▶
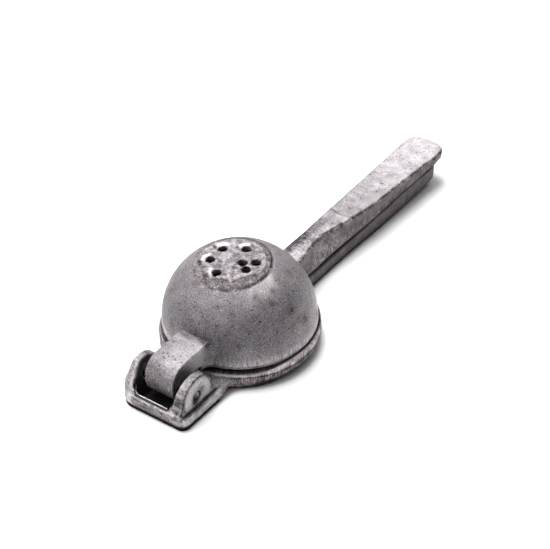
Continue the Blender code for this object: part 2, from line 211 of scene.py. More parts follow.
def lumps(points, size, octaves=3, shift=0.0):
    """Fractal noise at each point, about -1 to 1, with lumps of about the size given."""
    offset = Vector((shift, 1.7 * shift, 2.3 * shift))
    return np.array([noise.fractal(Vector(point) / size + offset, 0.9, 2.0, octaves) for point in points])


def spot(points, centre, radius):
    """1 at the centre, falling smoothly to 0 some way past the radius."""
    away = np.linalg.norm((points - np.array(centre)) / np.array(radius), axis=1)
    return np.exp(-away * away)


def room_to(points, nodes, tight, loose):
    """0 where one of the CAD nodes is nearer than tight, 1 where they all are further than loose."""
    nearest = np.full(len(points), np.inf)
    for node in nodes:
        mesh = frame["nodes"][node].data
        corners = [(vertex.co - BOWL_FOOT) / MM for vertex in mesh.vertices]
        tree = BVHTree.FromPolygons(corners, [face.vertices for face in mesh.polygons])
        found = np.array([tree.find_nearest(Vector(point))[3] for point in points])
        nearest = np.minimum(nearest, found)
    return between(nearest, tight, loose)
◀
**Aim of the exercise**
Quote the data above in full, changing nothing.

**Answer to the exercise**
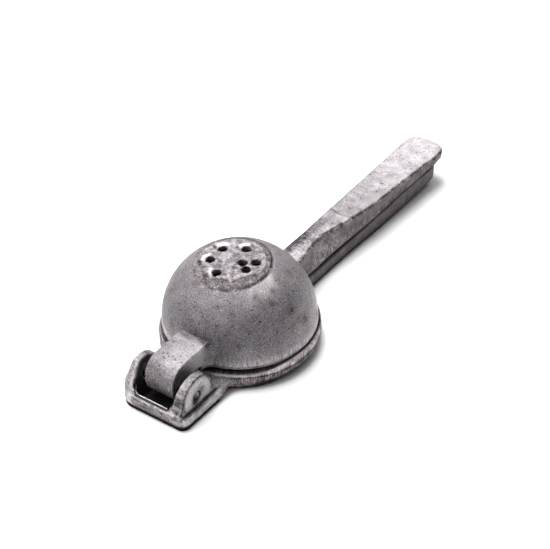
Continue the Blender code for this object: part 2, from line 211 of scene.py. More parts follow.
def lumps(points, size, octaves=3, shift=0.0):
    """Fractal noise at each point, about -1 to 1, with lumps of about the size given."""
    offset = Vector((shift, 1.7 * shift, 2.3 * shift))
    return np.array([noise.fractal(Vector(point) / size + offset, 0.9, 2.0, octaves) for point in points])


def spot(points, centre, radius):
    """1 at the centre, falling smoothly to 0 some way past the radius."""
    away = np.linalg.norm((points - np.array(centre)) / np.array(radius), axis=1)
    return np.exp(-away * away)


def room_to(points, nodes, tight, loose):
    """0 where one of the CAD nodes is nearer than tight, 1 where they all are further than loose."""
    nearest = np.full(len(points), np.inf)
    for node in nodes:
        mesh = frame["nodes"][node].data
        corners = [(vertex.co - BOWL_FOOT) / MM for vertex in mesh.vertices]
        tree = BVHTree.FromPolygons(corners, [face.vertices for face in mesh.polygons])
        found = np.array([tree.find_nearest(Vector(point))[3] for point in points])
        nearest = np.minimum(nearest, found)
    return between(nearest, tight, loose)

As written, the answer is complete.